As the motto of the United States’ Washington Post Newspaper goes, ‘Democracy dies in darkness,’ thus, any attempt to gag the press under any guise is not just antimedia but also anti-democracy. Democracy only thrives when plurality of opinions is allowed and not when a linear line of thinking is promoted. The media is like a mirror through which the government can see its reflection. If the reflection looks ugly, then, the onus is on it to change its ways and make amends instead of vilifying the purveyors of information. The media’s job is not to make the government look squeaky clean, its job is to present the good, the bad and the ugly. The media is never an extension of any government’s PR outfit.

The United States’ democracy was able to withstand the litmus test under the Trump administration because the US media enjoys unfettered freedom which is jealously guarded by the constitution. Any government that hides under any guise to assail press freedom is only suggesting that it has something to hide. No democracy can function effectively anywhere in the world without a free press. In the immortal words of an American Broadcast journalist, Walter Cronkite, “Freedom of the press is not just important to democracy, it is democracy.”

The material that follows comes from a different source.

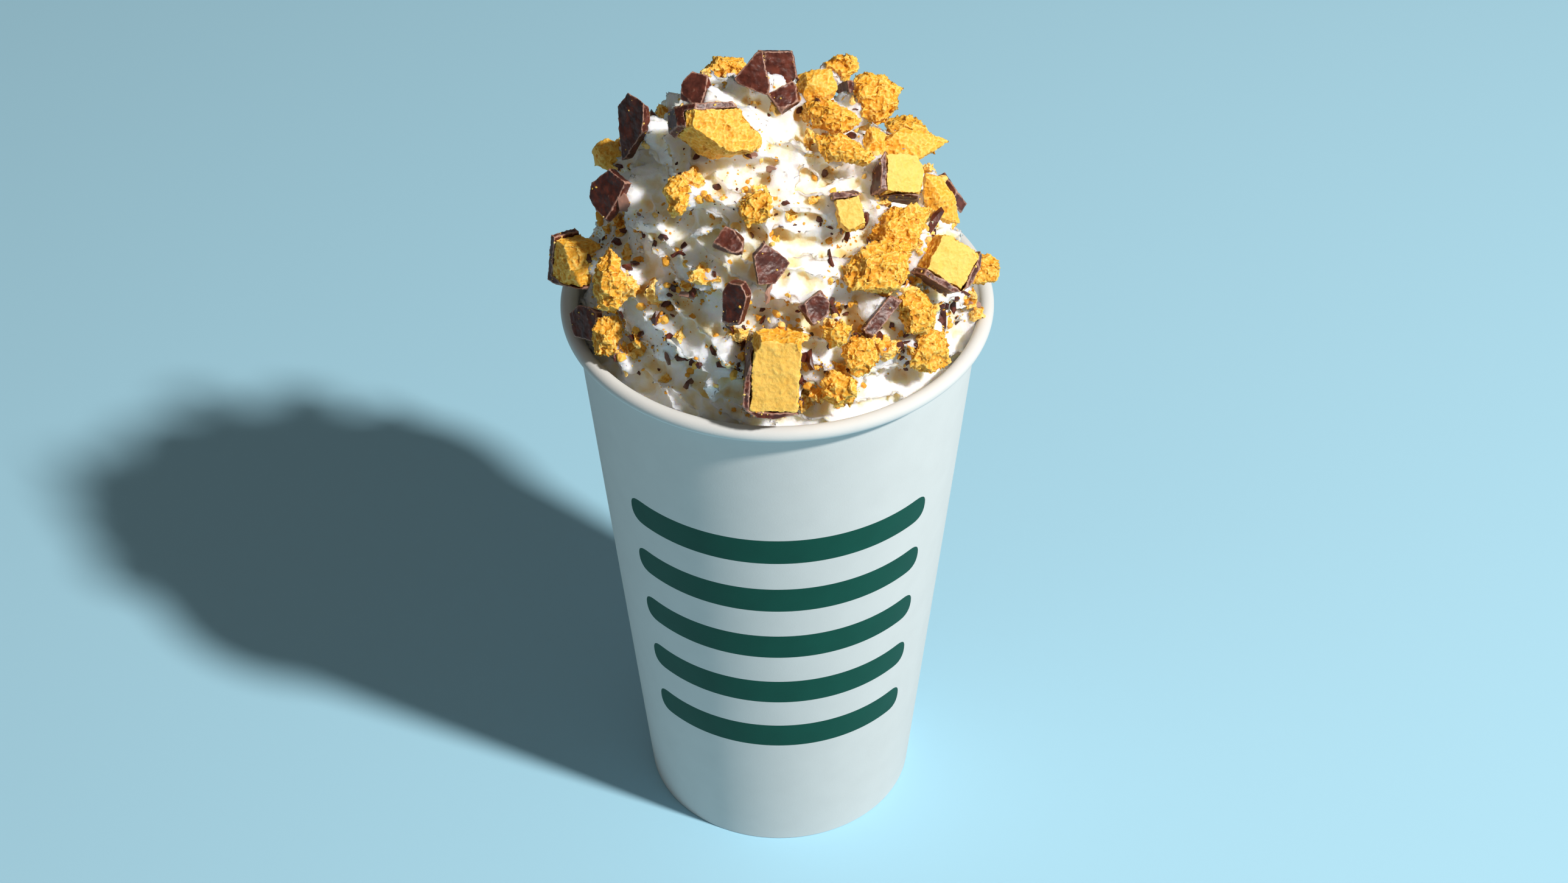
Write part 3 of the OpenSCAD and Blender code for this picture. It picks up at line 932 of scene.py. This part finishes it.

The emergence of the Buhari presidency itself was a product of press freedom that thrived under the Jonathan administration, so it is a big surprise now that this government is attempting to close the democratic space by this attempt to gag the media. A former US President, Thomas Jefferson, said this about press freedom,” I will prefer free press and no government rather than government without free press.” We are therefore calling on the National Assembly to throw out the bills now.